Proprietary LOS systems, on the other hand, do not share these characteristics. Although LOS systems provide customer value, they predate the Internet and therefore rely on "gateways"-protocol and data translatorsto communicate online. This requires users to install, support and maintain software upgrades to keep pace with emerging Internet standards that LOS vendors must implement to stay abreast. However, because the Internet recently became a viable commercial platform for loan processing, the risks and reoccurring costs associated with a client-server LOS implementation may not necessarily be apparent.
Critical issues for LOS
Some of the critical issues for loan origination systems involve the following:
* Performance. When gateways are cobbled with proprietary systems to communicate to the outside world via the Internet, challenges invariably arise. Two that cause particular concern are performance degradation due to translations between proprietary implementations and the Internet and the real possibility of fidelity loss in data transactions.
* Flexibility. Because Internet standards are evolving rapidly, vendors and application developers must keep pace with those standards. While Internet vendors add features and capabilities to their core servers, vendors of proprietary client-server systems perform twice the labor: They must build or re-engineer new standards into both their core productsand make engineering provisions for gateways. Those costs are usually passed on to users.
* Cost. Because of the proprietary nature of client-server-based applications and their deployment across the Internet through gateways, users cannot enjoy the benefits of a single architecture. They must support multiple architectures within their environment, and therefore bear disproportionate costs.
* Functionality. Proprietary clientserver architecture and applications that are tied to a specific platform limit the user's ability to integrate new Web-based services.
* Business risk. Due to the limitations described earlier, LOS vendors may have difficulty delivering new Internet products and services in a timely fashion. Thus, if a lender's business strategy shifts and a vendor cannot respond quickly, the underlying risks of relying on a client-server architecture are exacerbated, as are the costs of switching vendors under duress. The Internet, in contrast, is inherently multivendor and standards-based.
Advantages of hosted services
By contrast, Internet-based, open-architecture loan processing networks provide the following:
* Economies of scale. Web-based applications inherently adhere to open standards. They implement Internet protocols and services natively, utilize a common Internet client and provide ubiquity. Thus, newly developed applications can be deployed universally, regardless of whether there are 1,ooo, io,ooo or loo,ooo users; all benefit immediately. The cost-to-benefit ratio is flat, not incremental.
* Lower maintenance costs. With hosted applications, the notion of software licensing and license upgrades becomes passe. So does the need for IT managers to administer multiple versions of an application across a large geography. Web-based applications can now be managed centrally and serve an entire enterprise. By contrast, proprietary software requires IT personnel to support and administer installations across multiple locations.
* Connectivity. No company wants to be an island. Companies want maximum connectivity to vendors, partners, suppliers and customers. Because online applications are based on open standards and protocols, seamless communication follows easily and inexpensively.

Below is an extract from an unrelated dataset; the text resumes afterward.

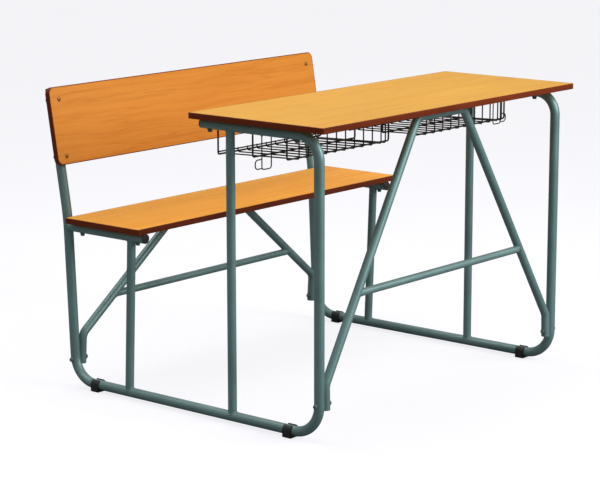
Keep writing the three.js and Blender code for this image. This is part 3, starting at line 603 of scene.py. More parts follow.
grain, grain_in, grain_out = effect(
    "beech_grain",
    [("Shift", "NodeSocketVector", (0.0, 0.0, 0.0))],
    [("Streak", "NodeSocketFloat"), ("Broad", "NodeSocketFloat"), ("Line", "NodeSocketFloat"),
     ("Pore", "NodeSocketFloat")])
grain_place = node(grain, "ShaderNodeTexCoord")
grain_shifted = node(grain, "ShaderNodeVectorMath", {
    0: grain_place.outputs["Object"], 1: grain_in.outputs["Shift"]}, operation="ADD")
grain_wander = node(grain, "ShaderNodeTexNoise", {
    "Vector": grain_shifted.outputs["Vector"], "Scale": 2.2, "Detail": 2.0})
grain_bend = node(grain, "ShaderNodeVectorMath", {
    0: grain_wander.outputs["Color"], 1: WANDER, 2: grain_shifted.outputs["Vector"]},
    operation="MULTIPLY_ADD")


def grain_noise(scale, detail, roughness):
    stretch = node(grain, "ShaderNodeMapping", {"Vector": grain_bend.outputs["Vector"], "Scale": scale})
    return node(grain, "ShaderNodeTexNoise", {
        "Vector": stretch.outputs["Vector"], "Scale": 1.0, "Detail": detail,
        "Roughness": roughness}).outputs["Fac"]


grain.links.new(grain_noise(STREAK_SCALE, detail=5.0, roughness=0.6), grain_out.inputs["Streak"])
grain.links.new(grain_noise(BROAD_SCALE, detail=3.0, roughness=0.5), grain_out.inputs["Broad"])
# A thin line runs where a slow noise passes its middle value
ridge = node(grain, "ShaderNodeMath", {0: grain_noise(LINE_SCALE, detail=3.0, roughness=0.55), 1: 0.5},
             operation="SUBTRACT")
ridge_size = node(grain, "ShaderNodeMath", {0: ridge.outputs["Value"]}, operation="ABSOLUTE")
lines = node(grain, "ShaderNodeMapRange", {
    "Value": ridge_size.outputs["Value"], "From Min": 0.030, "From Max": 0.004})
grain.links.new(lines.outputs["Result"], grain_out.inputs["Line"])
pores = node(grain, "ShaderNodeMapRange", {
    "Value": grain_noise(PORE_SCALE, detail=1.0, roughness=0.5), "From Min": 0.60, "From Max": 0.72})
grain.links.new(pores.outputs["Result"], grain_out.inputs["Pore"])

# The light, middle and dark tone of each board's laminate. The three boards are one laminate, and their tones
# differ partly as real boards vary and partly as painted light: the seat's are lifted lighter, as painted
# light against the shade that the desk top and backrest cast on it, and the upright backrest's are a little
# darker, as painted shade.
DESK_TONES = ((0.67, 0.355, 0.050, 1.0), (0.64, 0.312, 0.036, 1.0), (0.53, 0.225, 0.020, 1.0))
SEAT_TONES_WITH_PAINTED_LIGHT = ((0.87, 0.395, 0.044, 1.0), (0.82, 0.340, 0.032, 1.0), (0.68, 0.235, 0.018, 1.0))
BACKREST_TONES_WITH_PAINTED_SHADE = ((0.79, 0.305, 0.046, 1.0), (0.73, 0.258, 0.033, 1.0), (0.60, 0.175, 0.017, 1.0))
LAMINATE_DUST = (0.8, 0.74, 0.62, 1.0)
BROAD_SHARE = 0.55
LINE_DEPTH = 0.42
PORE_DEPTH = 0.34
PORE_SINK = -0.8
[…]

* Investment protection. Networks and applications built from the ground up to run on the Internet can be enhanced without requiring customers to reinstall system software-or worry about data compatibility issues when applications are upgraded. Their investment is protected and not challenged at each upgrade point.
* Expanded functionality. The newest breed of hosted Internet applications, known as electronic partner networks (EPNs), enable a much higher degree of automation and workflow synchronization than LOS systems. They coordinate and synchronize the origination, ordering, aggregation and packaging of the various pieces of a loan package. And they do so in a way that enables lenders to view the progression of events in real time-and extract information that allows them to evaluate third-party vendor performance. Plus, EPNs, by virtue of having built-in intelligence, can now administer work rules and thereby duplicate the decision-making processes typically rendered by loan officers or managers.
Back-end loan processing is a collaborative, business-to-business transaction that is ideally suited to the Internet because of its ability to electronically interconnect diverse constituencies, irrespective of computing platforms or data formats. That capability depends on "open" standards like XML that, for the first time, enable business processes to be automated and synchronized across company boundaries.
This means lenders must make architectural business decisions rather than product decisions. Architectural decisions align squarely with the most important priorities of any business-namely, achieving operational excellence and maximizing return on investment.
Lenders must therefore plan their Internet strategies carefully. They must recognize that mortgage business-tobusiness transactions are moving to the Internet. And they must ask themselves whether it's better to employ client-server technologies or move forward with an Internet strategy that is capable of true intercompany business e-process automation and communication on a global scale.